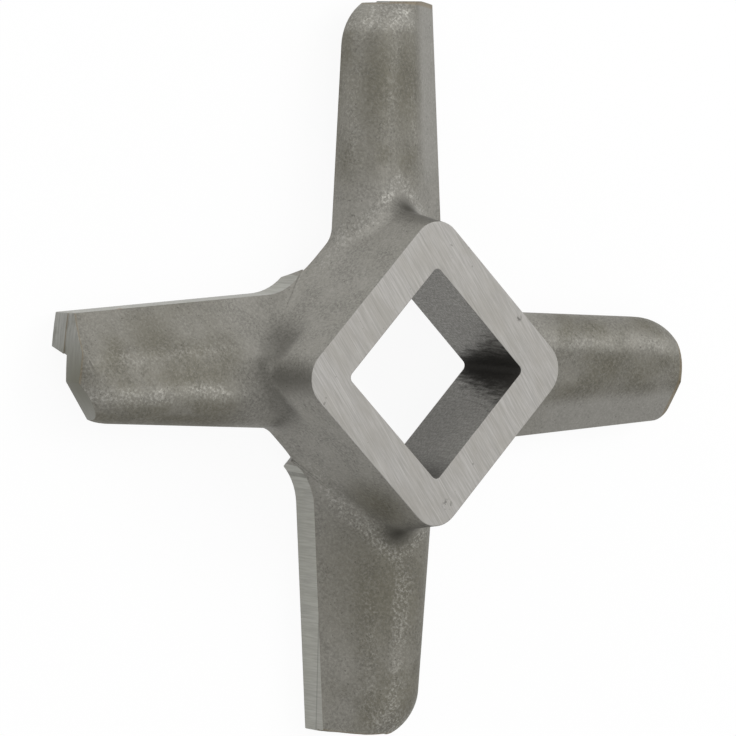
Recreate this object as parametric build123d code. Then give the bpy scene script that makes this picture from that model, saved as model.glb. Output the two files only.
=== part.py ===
from build123d import *
import math
import os

# A four-armed knife for a meat grinder, cast in one piece and ground where it works.
# Millimetres. Z = 0 is the cutting plane, which runs on the hole plate, and +Z points to the hub face.
# The origin is on the axis of rotation. The flats of the square drive face X and Y, so the arms lie
# on the diagonals. Seen from the hub face, the knife turns clockwise.

# Overall
tip_diameter = 62.2
overall_height = 11.2
arm_count = 4

# Square drive
drive_square = 12.7
drive_corner_radius = 0.5

# Hub: a square boss that widens towards the back
hub_face_square = 19.6
hub_face_corner_radius = 2.6
hub_draft = 8.6

# Back of the casting, and the round recess in it that clears the plate's bush
back_height = 2.2
recess_height = 3.1
recess_diameter = 20.0

# Arm, as cast. An offset is a side's distance from the arm's centre line at the tip circle, where the
# crown's height on the centre line and the height of upright wall left under its rolled edge are taken too.
# The block that rounds the shoulder is lifted by a hair, so that no two of its faces fall together
leading_offset = 5.53
leading_taper = 3.0
trailing_offset = 3.4
trailing_taper = 3.4
crown_height = 5.3
crown_fall = 1.3
crown_tilt = 12.0
front_slope = 31.0
shoulder_radius = 3.0
shoulder_lift = 0.001
tip_wall_height = 0.55
root_fillet_radius = 2.0

# Cast end of the arm, which slants past the tip circle
tip_stock = 0.6
tip_slant = 25.0
tip_corner_radius = 4.5

# Ground faces
leading_face_height = 2.7
root_wheel_radius = 5.0
land_width = 2.8
land_step_draft = 16.0
land_end_draft = 24.0
land_end_inset = 0.2
turned_height = 1.9
tip_step = 0.1

# One arm had more taken off its trailing tip corner by hand
dressed_arm = 2
dressed_angle = 32.7
dressed_distance = 26.12

# Another arm was cast longer, and its leading tip corner was rounded off
long_arm = 0
long_extra = 0.2
long_stock = 1.6
long_slant = 14.0
long_tip_corner_radius = 6.0
long_leading_corner_radius = 1.3

# Share of its length that an edge must rise by to count as upright
upright_share = 0.9

# Worked out from the sizes above
tip_radius = tip_diameter / 2
arm_pitch = 360 / arm_count
hub_back_apothem = hub_face_square / 2 + (overall_height - back_height) * math.tan(math.radians(hub_draft))


def along_arm(turn):
    """Turns what lies along X on to this arm, counted from the one between X and Y."""
    return Rot(0, 0, arm_pitch * (turn + 0.5))


def leading_side(radius):
    """Offset of the ground leading face from the arm's centre line."""
    return leading_offset + (tip_radius - radius) * math.tan(math.radians(leading_taper))


def crown(radius, offset):
    """Height of the arm's crown, which falls towards the tip and leans down to the leading side."""
    fall = (tip_radius - radius) * math.tan(math.radians(crown_fall))
    return crown_height + fall - offset * math.tan(math.radians(crown_tilt))


def crown_plane():
    """The plane of the arm's crown, facing up."""
    fall = math.tan(math.radians(crown_fall))
    tilt = math.tan(math.radians(crown_tilt))
    return Plane(origin=(tip_radius, 0, crown_height), z_dir=(fall, -tilt, 1))


def front_plane():
    """The plane of the arm's sloping front, facing up and to the leading side."""
    taper = math.tan(math.radians(leading_taper))
    slope = math.tan(math.radians(front_slope))
    return Plane(origin=(tip_radius, -leading_offset, leading_face_height), z_dir=(taper * slope, -slope, 1))


def shoulder_section(radius):
    """Section of a block that lies just clear of crown and front and rounds the ridge between them."""
    across = Plane(origin=(radius, 0, shoulder_lift), x_dir=(0, -1, 0), z_dir=(-1, 0, 0))
    slope = math.tan(math.radians(front_slope))
    rise = leading_face_height + leading_side(radius) * slope - crown(radius, 0)
    shoulder = rise / (slope - math.tan(math.radians(crown_tilt)))
    ridge = (shoulder, crown(radius, shoulder))
    foot = crown(radius, shoulder) - (tip_radius - shoulder) * slope
    outline = Polyline(
        (tip_radius, foot),
        ridge,
        (-tip_radius, crown(radius, -tip_radius)),
        (-tip_radius, foot),
        close=True,
    )
    section = make_face(outline)
    return across * fillet(section.vertices().sort_by_distance(ridge)[0], shoulder_radius)


def edge_roll_radius():
    """Radius of the crown's rolled edge, from the height it has above the upright wall at the tip."""
    height = crown(tip_radius, -trailing_offset) - back_height - tip_wall_height
    return height * math.tan(math.radians((90 - crown_tilt) / 2))


def cast_arm(stock, slant, corner_radius):
    """An arm along +X as it leaves the mould: crown with a rolled outer edge, and sloping front."""
    side = Pos(tip_radius, trailing_offset) * Rot(0, 0, -trailing_taper)
    plan = side * Rectangle(tip_diameter, tip_radius, align=(Align.CENTER, Align.MAX))
    end = Plane(origin=(tip_radius + stock, 0, 0), z_dir=(1, 0, 0)).rotated((0, 0, slant))
    arm = split(extrude(plan, overall_height), bisect_by=end, keep=Keep.BOTTOM)
    tip_corner = arm.edges().filter_by(Axis.Z).sort_by_distance((tip_radius, trailing_offset, 0))[0]
    arm = split(fillet(tip_corner, corner_radius), bisect_by=crown_plane(), keep=Keep.BOTTOM)
    arm = fillet(arm.edges().filter_by(GeomType.ELLIPSE), edge_roll_radius())
    arm = split(arm, bisect_by=front_plane(), keep=Keep.BOTTOM)
    arm = arm & loft([shoulder_section(0), shoulder_section(tip_diameter)], ruled=True)
    return split(arm, bisect_by=Plane.XY.offset(back_height), keep=Keep.TOP)


def hub():
    """The square boss, drafted from its ground face down to the back of the casting."""
    face = RectangleRounded(hub_face_square, hub_face_square, hub_face_corner_radius)
    return extrude(Plane.XY.offset(overall_height) * face, -(overall_height - back_height), taper=-hub_draft)


def casting():
    """Hub and arms in one, with a fillet where each arm grows out of the hub's corner."""
    body = hub()
    arms = [cast_arm(tip_stock, tip_slant, tip_corner_radius)] * arm_count
    arms[long_arm] = cast_arm(long_stock, long_slant, long_tip_corner_radius)
    for turn, arm in enumerate(arms):
        placed = along_arm(turn) * arm
        joined = body + placed
        root = new_edges(body, placed, combined=joined).filter_by(lambda edge: edge.center().Z > back_height)
        body = fillet(root, root_fillet_radius)
    return body


def wheel_centre():
    """Distance along the arm of the wheel's centre when its rim touches the hub's side at the back."""
    taper = math.radians(leading_taper)
    diagonal = hub_back_apothem * math.sqrt(2)
    reach = diagonal + root_wheel_radius * (math.sqrt(2) - 1 / math.cos(taper)) - leading_side(0)
    return reach / (1 - math.tan(taper))


def leading_edge():
    """Location on the leading edge opposite the wheel's centre: X runs out along the edge, Y off the arm."""
    start = wheel_centre()
    return Pos(start, -leading_side(start)) * Rot(0, 0, leading_taper)


def ground_away():
    """All that the wheel takes off the leading side: a straight face that ends in the wheel's own radius."""
    length = tip_diameter
    path = Pos(-root_wheel_radius, 0) * Rectangle(length, length, align=(Align.MIN, Align.MAX))
    corner = path.vertices().sort_by_distance((-root_wheel_radius, 0))[0]
    path = leading_edge() * fillet(corner, root_wheel_radius)
    return extrude(path, overall_height)


def land_outline(height):
    """Outline of the raised cutting land at this height: its step and its inner end are drafted."""
    step = land_width + height * math.tan(math.radians(land_step_draft))
    lean = (height * math.tan(math.radians(land_end_draft)) - land_end_inset) * math.sqrt(2)
    inner = (leading_side(0) - step - lean) / (1 + math.tan(math.radians(leading_taper)))
    outline = Polyline(
        (inner, -inner - lean),
        (tip_diameter, step - leading_side(tip_diameter)),
        (tip_diameter, -tip_diameter - lean),
        close=True,
    )
    return Pos(0, 0, height) * make_face(outline)


def land():
    """The strip behind the leading edge that runs on the plate, before the leading face is ground."""
    return loft([land_outline(0), land_outline(back_height)], ruled=True)


def turned_tips():
    """The round bar that the tips are turned to, a little smaller above the lands, and the long arm's end."""
    lands = Cylinder(tip_radius, turned_height, align=(Align.CENTER, Align.CENTER, Align.MIN))
    rest = Cylinder(tip_radius - tip_step, overall_height, align=(Align.CENTER, Align.CENTER, Align.MIN))
    end = Cylinder(tip_radius + long_extra, overall_height, align=(Align.CENTER, Align.CENTER, Align.MIN))
    side = Box(tip_diameter, tip_diameter, overall_height, align=(Align.MIN, Align.CENTER, Align.MIN))
    return lands + rest + (end & along_arm(long_arm) * side)


def upright(edge):
    """Whether an edge stands on end, as those between two walls do."""
    return abs((edge @ 1 - edge @ 0).Z) > edge.length * upright_share


def rounded_corner(body):
    """The body with the long arm's leading tip corner rounded."""
    place = along_arm(long_arm) * Pos(tip_radius, -leading_offset)
    corner = body.edges().filter_by(upright).sort_by_distance(place.position)[0]
    return fillet(corner, long_leading_corner_radius)


def drive_bore():
    """The square through the hub, and the round recess round it in the back."""
    square = RectangleRounded(drive_square, drive_square, drive_corner_radius)
    recess = Cylinder(recess_diameter / 2, recess_height, align=(Align.CENTER, Align.CENTER, Align.MIN))
    return extrude(square, overall_height) + recess


def dressed_off():
    """What the hand grinder takes off the trailing tip corner of the dressed arm."""
    away = Rot(0, 0, dressed_angle) * Pos(dressed_distance, 0)
    return away * Box(tip_radius, tip_diameter, overall_height, align=(Align.MIN, Align.CENTER, Align.MIN))


def knife():
    """The finished knife: lands raised, leading faces ground, tips turned and the drive cut."""
    body = casting()
    for turn in range(arm_count):
        body = body + along_arm(turn) * land()
        body = body - along_arm(turn) * ground_away()
    body = rounded_corner(body & turned_tips())
    body = body - along_arm(dressed_arm) * dressed_off()
    return body - drive_bore()


os.makedirs("parts", exist_ok=True)
grinder_knife = knife()
grinder_knife.label = "grinder_knife"
export_step(grinder_knife, "parts/grinder_knife.step")
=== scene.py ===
# %% [markdown]
# # A meat grinder knife in cast steel
#
# The knife is one casting: a square hub with four tapered arms. It was cast, blasted with shot, and then
# ground only where it works: on the hub face, along the leading faces and on the cutting lands underneath.
# The solid comes from the CAD model. This lesson gives it worn edges and a finish for each way in which
# its surface was made, and then lights it softly on a pale floor.

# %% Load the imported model
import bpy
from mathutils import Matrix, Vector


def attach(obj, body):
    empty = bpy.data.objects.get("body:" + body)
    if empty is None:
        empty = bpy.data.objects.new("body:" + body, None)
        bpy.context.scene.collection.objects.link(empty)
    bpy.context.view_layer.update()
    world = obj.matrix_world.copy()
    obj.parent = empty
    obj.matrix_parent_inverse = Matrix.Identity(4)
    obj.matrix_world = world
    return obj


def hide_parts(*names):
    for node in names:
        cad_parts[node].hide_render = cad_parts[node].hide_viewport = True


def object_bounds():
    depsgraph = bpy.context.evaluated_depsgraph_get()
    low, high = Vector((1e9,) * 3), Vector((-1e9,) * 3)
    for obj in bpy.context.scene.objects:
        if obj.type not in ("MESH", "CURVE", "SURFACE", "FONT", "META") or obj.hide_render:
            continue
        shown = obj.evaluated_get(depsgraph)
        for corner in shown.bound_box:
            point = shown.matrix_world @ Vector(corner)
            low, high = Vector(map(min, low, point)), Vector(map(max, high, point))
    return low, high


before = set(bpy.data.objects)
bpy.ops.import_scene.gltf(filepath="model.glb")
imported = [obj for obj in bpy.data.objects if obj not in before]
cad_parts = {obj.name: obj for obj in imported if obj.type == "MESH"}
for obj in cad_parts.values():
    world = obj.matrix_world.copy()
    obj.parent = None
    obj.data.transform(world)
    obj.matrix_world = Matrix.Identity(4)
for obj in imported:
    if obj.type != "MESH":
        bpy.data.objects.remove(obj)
cad_box = [list(corner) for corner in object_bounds()]

import math

import bpy
from mathutils import Matrix, Vector

MM = 0.001


def in_mm(box):
    """The two corners of a box in mm, for printing."""
    return [[round(v / MM, 3) for v in corner] for corner in box]


print("CAD box in mm:", in_mm(cad_box))

# %% [markdown]
# ## The casting
#
# The CAD mesh is loose triangles, so a copy of it is merged before anything else is done to it. Slivers
# along the curved edges are merged and the flat faces are joined up, so that a bevel has room to work.
# The copy stands for the CAD node from here on. The original stays as it is, for collision.

# %% Copy the CAD mesh and merge it
SLIVER = 0.03 * MM
FLAT = math.radians(0.3)

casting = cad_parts["grinder_knife"]
knife = bpy.data.objects.new("grinder_knife_finished", casting.data.copy())
bpy.context.scene.collection.objects.link(knife)
knife.data.materials.clear()
bpy.ops.object.select_all(action="DESELECT")
knife.select_set(True)
bpy.context.view_layer.objects.active = knife
bpy.ops.object.mode_set(mode="EDIT")
bpy.ops.mesh.select_all(action="SELECT")
bpy.ops.mesh.customdata_custom_splitnormals_clear()
bpy.ops.mesh.remove_doubles(threshold=SLIVER)
bpy.ops.mesh.dissolve_limited(angle_limit=FLAT)
bpy.ops.object.mode_set(mode="OBJECT")
print("merged casting:", len(knife.data.vertices), "points,", len(knife.data.polygons), "faces")

# %% [markdown]
# ## Which face was made how
#
# The finishes follow the way each face was made, and that can be read from where the face lies and which
# way it looks. Level faces at the top and the bottom were ground. Upright faces are the drive's walls
# inside the hub, the leading faces, which start in the cutting plane, and the turned tips. One arm has an
# end that was dressed off later by a flat cut, and it gets the finish of the tips. All the rest is cast
# skin. Each face is sorted before its edges are worn, because a bevel gives its new faces the finish of
# their neighbours.

# %% Sort the faces by how they were made
HUB_FACE_HEIGHT = cad_box[1][2]
DRIVE_REACH = 6.36 * MM
RECESS_REACH = 10.1 * MM
LEADING_FACE_TOP = 2.8 * MM
TURNED_REACH = 30.9 * MM
CLOSE = 0.01 * MM
LEVEL = 0.999
UPRIGHT = 0.05
DRESSED_ANGLE = math.radians(257.7)
DRESSED = Vector((math.cos(DRESSED_ANGLE), math.sin(DRESSED_ANGLE), 0))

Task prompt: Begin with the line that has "return away *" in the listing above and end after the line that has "cad_parts[node].hide_render = cad_parts[node].hide_viewport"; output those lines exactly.

Full output:
    return away * Box(tip_radius, tip_diameter, overall_height, align=(Align.MIN, Align.CENTER, Align.MIN))


def knife():
    """The finished knife: lands raised, leading faces ground, tips turned and the drive cut."""
    body = casting()
    for turn in range(arm_count):
        body = body + along_arm(turn) * land()
        body = body - along_arm(turn) * ground_away()
    body = rounded_corner(body & turned_tips())
    body = body - along_arm(dressed_arm) * dressed_off()
    return body - drive_bore()


os.makedirs("parts", exist_ok=True)
grinder_knife = knife()
grinder_knife.label = "grinder_knife"
export_step(grinder_knife, "parts/grinder_knife.step")
=== scene.py ===
# %% [markdown]
# # A meat grinder knife in cast steel
#
# The knife is one casting: a square hub with four tapered arms. It was cast, blasted with shot, and then
# ground only where it works: on the hub face, along the leading faces and on the cutting lands underneath.
# The solid comes from the CAD model. This lesson gives it worn edges and a finish for each way in which
# its surface was made, and then lights it softly on a pale floor.

# %% Load the imported model
import bpy
from mathutils import Matrix, Vector


def attach(obj, body):
    empty = bpy.data.objects.get("body:" + body)
    if empty is None:
        empty = bpy.data.objects.new("body:" + body, None)
        bpy.context.scene.collection.objects.link(empty)
    bpy.context.view_layer.update()
    world = obj.matrix_world.copy()
    obj.parent = empty
    obj.matrix_parent_inverse = Matrix.Identity(4)
    obj.matrix_world = world
    return obj


def hide_parts(*names):
    for node in names:
        cad_parts[node].hide_render = cad_parts[node].hide_viewport = True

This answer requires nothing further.